I can imagine that conservatives might find holes with Lakoff’s argument, not the least that all of this explanation still doesn’t say much about how the United States could deal with its budget issues. But Lakoff highlights the cultural ideas and values surrounding political debate: speeches and political activities may be about budgets and practical matters but there are underlying values that guide such actions.

Millennium Park: an example of how growth machines work

Within a story about whether Chicago will be able to move forward with large development projects in the next few years, a historian describes how Millennium Park, a significant undertaking, came about:

Indeed, as Chicago ponders its future, it may be useful to view Millennium Park not as a triumph to be repeated, but as a shining exception, one that occurred only because the stars aligned and Daley had created order in Chicago’s turbulent political universe.

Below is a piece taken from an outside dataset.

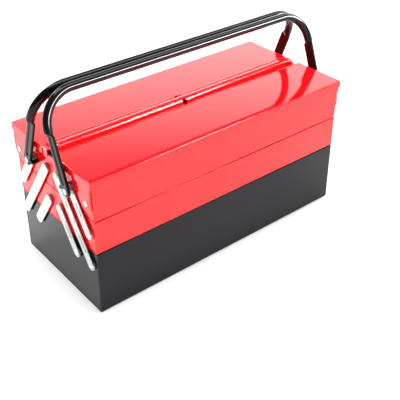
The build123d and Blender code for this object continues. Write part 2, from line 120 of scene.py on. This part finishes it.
def math_node(tree, operation, first, second):
    """A maths node on two sockets or numbers."""
    node = tree.nodes.new("ShaderNodeMath")
    node.operation = operation
    for socket, value in zip(node.inputs, (first, second)):
        if isinstance(value, (int, float)):
            socket.default_value = value
        else:
            tree.links.new(value, socket)
    return node.outputs["Value"]


def smooth_step(tree, value, start, end):
    """0 before start and 1 after end; the other way round if end is smaller."""
    node = tree.nodes.new("ShaderNodeMapRange")
    node.interpolation_type = "SMOOTHSTEP"
    low, high = sorted((start, end))
    results = (0.0, 1.0) if end > start else (1.0, 0.0)
    names = ("From Min", "From Max", "To Min", "To Max")
    for name, number in zip(names, (low, high, *results)):
        node.inputs[name].default_value = number
    tree.links.new(value, node.inputs["Value"])
    return node.outputs["Result"]


# ---- finishes ----
def enamel(name, colour, shade, ior, roughness):
    """Stoved gloss enamel on sheet: faint orange peel, and a little unevenness in gloss."""
    material, tree, shader = new_material(name)
    cloud = noise(tree, TONE_SCALE, detail=3.0)
    tone = ramp(tree, cloud, (*shade, 1), (*colour, 1))
    tree.links.new(tone, shader.inputs["Base Color"])
    smear = noise(tree, SMEAR_SCALE, detail=4.0, roughness=0.6)
    tree.links.new(ramp(tree, smear, *roughness), shader.inputs["Roughness"])
    peel = noise(tree, PEEL_SCALE, detail=1.0)
    tree.links.new(bump(tree, peel, PEEL_RELIEF), shader.inputs["Normal"])
    shader.inputs["IOR"].default_value = ior
    return material


def zinc(name, dull, bright, roughness, grain):
    """Bright zinc plate: a metal with a soft cloudy sheen and fine rolling marks."""
    material, tree, shader = new_material(name)
    cloud = noise(tree, CLOUD_SCALE, detail=4.0, roughness=0.6)
    tree.links.new(ramp(tree, cloud, (*dull, 1), (*bright, 1)), shader.inputs["Base Color"])
    streak = noise(tree, STREAK_SCALE, detail=3.0, stretch=grain)
    tree.links.new(ramp(tree, streak, *roughness), shader.inputs["Roughness"])
    tree.links.new(bump(tree, streak, STREAK_RELIEF), shader.inputs["Normal"])
    shader.inputs["Metallic"].default_value = 1.0
    return material


RED, RED_SHADE = (0.97, 0.003, 0.006), (0.94, 0.002, 0.005)
BASE_BLACK, BASE_SHADE = (0.006, 0.0066, 0.009), (0.005, 0.0060, 0.010)
GRIP_BLACK, GRIP_SHADE = (0.003, 0.003, 0.003), (0.002, 0.002, 0.002)
LINK_TONES = (0.50, 0.54, 0.54), (0.62, 0.66, 0.66)
RIVET_TONES = (0.66, 0.68, 0.70), (0.78, 0.79, 0.81)
SPACER_TONES = (0.45, 0.46, 0.48), (0.56, 0.57, 0.59)
FINISHES = {
    "tray_red": enamel("tray_enamel", RED, RED_SHADE, 1.5, (0.05, 0.09)),
    "lid_red": enamel("lid_enamel", RED, RED_SHADE, 1.5, (0.03, 0.06)),
    "base_paint": enamel("base_enamel", BASE_BLACK, BASE_SHADE, 1.29, (0.08, 0.14)),
    "handle_black": enamel("handle_enamel", GRIP_BLACK, GRIP_SHADE, 1.28, (0.06, 0.10)),
    "link_zinc": zinc("link_plate", *LINK_TONES, (0.24, 0.36), UPRIGHT_GRAIN),
    "rivet_steel": zinc("rivet_plate", *RIVET_TONES, (0.22, 0.34), EVEN_GRAIN),
    "spacer_steel": zinc("spacer_plate", *SPACER_TONES, (0.35, 0.5), EVEN_GRAIN),
}


def finish_nodes():
    """Gives each CAD node the finish of its slot in the record."""
    for part in frame["record"]["subparts"]:
        node = frame["nodes"][part["node"]]
        node.material_slots[0].material = FINISHES[part["material_slot"]]


# ---- studio ----
def make_floor():
    """A plain pale floor."""
    mesh = bpy.data.meshes.new("floor")
    half = FLOOR_SIZE / 2
    corners = [(x * half, y * half, 0) for x, y in ((-1, -1), (1, -1), (1, 1), (-1, 1))]
    mesh.from_pydata(corners, [], [(0, 1, 2, 3)])
    floor = bpy.data.objects.new("floor", mesh)
    bpy.context.scene.collection.objects.link(floor)
    material, _, shader = new_material("floor_paper")
    shader.inputs["Base Color"].default_value = (FLOOR_GREY, FLOOR_GREY, FLOOR_GREY, 1)
    shader.inputs["Roughness"].default_value = FLOOR_ROUGHNESS
    shader.inputs["Specular IOR Level"].default_value = FLOOR_SPECULAR
    mesh.materials.append(material)


def area_light(name, place, aim, size, power):
    """A soft box at place, facing aim; power is in watts."""
    data = bpy.data.lights.new(name, "AREA")
    data.shape = "RECTANGLE"
    data.size, data.size_y = size
    data.energy = power
    light = bpy.data.objects.new(name, data)
    light.location = place
    facing = Vector(aim) - Vector(place)
    light.rotation_euler = facing.to_track_quat("-Z", "Y").to_euler()
    bpy.context.scene.collection.objects.link(light)
    return light


def only_for(names, light):
    """Limits a light to some pieces, which a real lamp can't do."""
    lit = bpy.data.collections.new(light.name + "_lit")
    for name in names:
        lit.objects.link(frame["nodes"].get(name) or bpy.data.objects[name])
    light.light_linking.receiver_collection = lit


def sky_ramp(tree, height, stops):
    """Radiance against the sine of the elevation."""
    node = tree.nodes.new("ShaderNodeValToRGB")
    elements = node.color_ramp.elements
    while len(elements) < len(stops):
        elements.new(0.5)
    for element, (place, radiance) in zip(elements, stops):
        element.position = place
        element.color = (*(radiance / SKY_SCALE,) * 3, 1)
    tree.links.new(height, node.inputs["Fac"])
    return math_node(tree, "MULTIPLY", node.outputs["Color"], SKY_SCALE)


def strip(tree, across, height, along, spec):
    """A soft overhead strip: narrow in one direction, long in the other."""
    centre, half, soft, radiance = spec
    slope = math_node(tree, "DIVIDE", across, height)
    off = math_node(tree, "ABSOLUTE", math_node(tree, "SUBTRACT", slope, centre), 0)
    band = smooth_step(tree, off, half + soft, half)
    band = math_node(tree, "MULTIPLY", band, smooth_step(tree, height, *STRIP_RISE))
    band = math_node(tree, "MULTIPLY", band, smooth_step(tree, along, *STRIP_START))
    return math_node(tree, "MULTIPLY", band, radiance)


def make_world():
    """A sky that is bright and low on one side, dark on the other, with two strips overhead."""
    world = bpy.data.worlds.new("studio")
    world.use_nodes = True
    tree = world.node_tree
    split = tree.nodes.new("ShaderNodeSeparateXYZ")
    direction = tree.nodes.new("ShaderNodeTexCoord").outputs["Generated"]
    tree.links.new(direction, split.inputs["Vector"])
    x, y, z = split.outputs
    parts = [math_node(tree, "MULTIPLY", way, share) for way, share in zip((x, y), BACKDROP_SIDE)]
    behind = smooth_step(tree, math_node(tree, "ADD", *parts), *BACKDROP_EDGE)
    in_front = math_node(tree, "SUBTRACT", 1.0, behind)
    sky = math_node(tree, "MULTIPLY", behind, sky_ramp(tree, z, BEHIND))
    dark = math_node(tree, "MULTIPLY", in_front, sky_ramp(tree, z, IN_FRONT))
    sky = math_node(tree, "ADD", sky, dark)
    for band in (strip(tree, y, z, x, LONG_STRIP), strip(tree, x, z, y, CROSS_STRIP)):
        sky = math_node(tree, "ADD", sky, band)
    background = tree.nodes["Background"]
    background.inputs["Color"].default_value = (1, 1, 1, 1)
    tree.links.new(sky, background.inputs["Strength"])
    bpy.context.scene.world = world


def make_studio():
    """Sky, floor and soft boxes."""
    make_world()
    make_floor()
    sheets = [part["node"] for part in frame["record"]["subparts"]
              if part["material_slot"] in SHEET_SLOTS]
    groups = {"handles": HANDLES, "floor": ("floor",), "sheet": sheets}
    for name, group, place, aim, size, power in SOFT_BOXES:
        only_for(groups[group], area_light(name, place, aim, size, power))


def make_camera():
    """The camera, looking at its target along its azimuth and elevation."""
    data = bpy.data.cameras.new("camera")
    data.lens = LENS_MM
    data.sensor_width = SENSOR_MM
    data.shift_x, data.shift_y = SHIFT
    camera = bpy.data.objects.new("camera", data)
    level, rise = math.cos(CAMERA_ELEVATION), math.sin(CAMERA_ELEVATION)
    back = Vector((math.sin(CAMERA_AZIMUTH) * level, -math.cos(CAMERA_AZIMUTH) * level, rise))
    turn = (-back).to_track_quat("-Z", "Y").to_matrix() @ Matrix.Rotation(CAMERA_ROLL, 3, "Z")
    place = Matrix.Translation(CAMERA_TARGET + back * CAMERA_DISTANCE)
    camera.matrix_world = place @ turn.to_4x4()
    bpy.context.scene.collection.objects.link(camera)
    bpy.context.scene.camera = camera


finish_nodes()
make_studio()
make_camera()
bpy.context.scene.view_settings.view_transform = "Standard"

After years of fruitless talk, the story goes, the park got its start in 1997, when the mayor peered down from his dentist’s office along Michigan Avenue and decided to turn that dusty railroad yard in Grant Park’s northwest corner into an urban showcase.

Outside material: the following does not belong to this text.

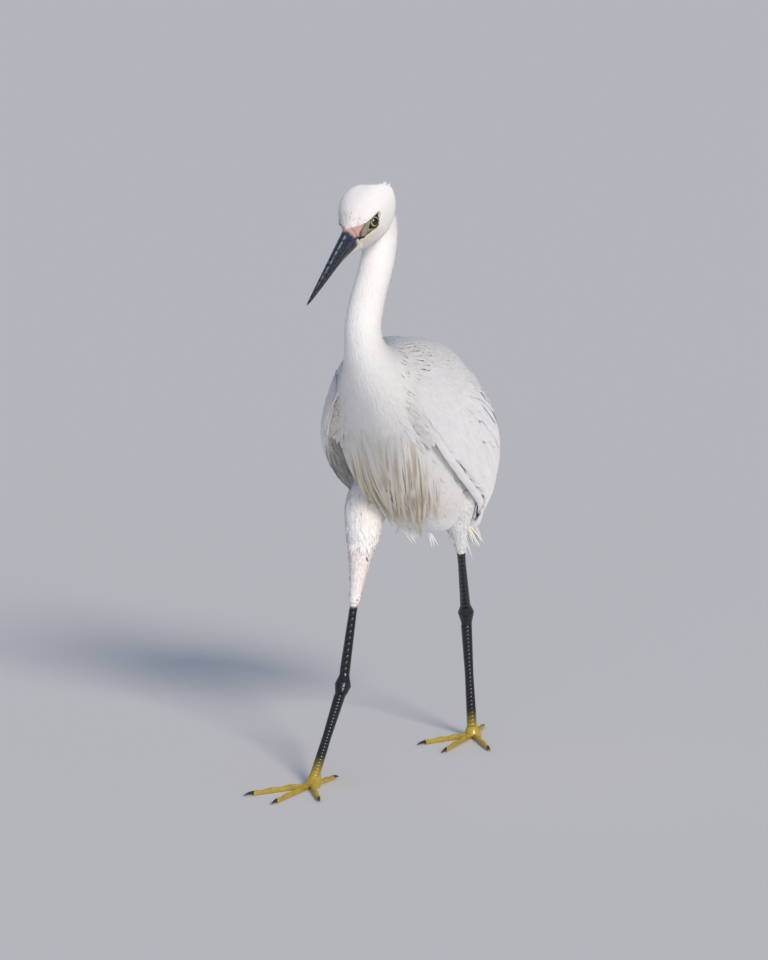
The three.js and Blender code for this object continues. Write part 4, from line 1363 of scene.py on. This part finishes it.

By then, Daley had been mayor for eight years and had consolidated his grip on power. Key figures in the park’s creation, including major donors like the Pritzker and Crown families, were “in many ways indebted to, dependent upon and allied with the mayor,” Gilfoyle said. They wanted to please Daley, he explained, partly because their real estate and other holdings might benefit from future city action.

All roads, in other words, led to Daley. And the economic winds were at his back. The late 1990s dot-com boom gave the park’s chief fundraiser, former Sara Lee Corp. CEO John Bryan, enormous wealth to tap. Without it, Gilfoyle said, the 6-year-old park might never have happened.

Today, with such favorable conditions a distant memory, Chicago’s builders are scrambling to find new paths to get things done. One is to push projects ahead step by step rather than in a single, expensive rush, as at Millennium Park.

This sounds like a classic description of growth machine development: the mayor wants something to get done, major donors and partners are sought and found, and a large and impressive park is able to be built on a spot that had been an industrial location/blighted site for years.

This is an interesting example considering the context of the rest of the story: Chicago will have a new mayor (with less consolidated power) and also is facing significant budget issues. Growth machine politics may not be possible at least with the new mayor for a while though other power brokers could emerge. Growth machines are also more limited when money from businesses and local governments is scarce.

Another question one could ask after reading this story: how unusual was it for both Mayor Daleys to undertake so many significant projects? Around Chicago, they are known for having significant building legacies. Are there mayors in other major cities with similar records or are they truly unusual?

A conundrum: Americans see entititlement programs as growing problem but don’t support available solutions

Gallup reports that a majority of Americans see entitlement programs, such as Social Security and Medicare, creating large financial problems for the country in 25 years. Yet, a poll from several months ago showed that Americans did not support some of the main options for helping the finances of Social Security developed by the Congressional Budget Office.

I always find this to be an interesting situation: people agree something should be done but the available options do not appeal to a majority. Looking for and then applying patterns from situations where  solutions are developed would seem to be worthwhile. Are there sociological studies that address this?

Whoever can find a way through this will be deserving of lots of credit. Complicating the issue is the generation gap: issues like Social Security and Medicare tend to fire up older voters, who vote in larger proportions already.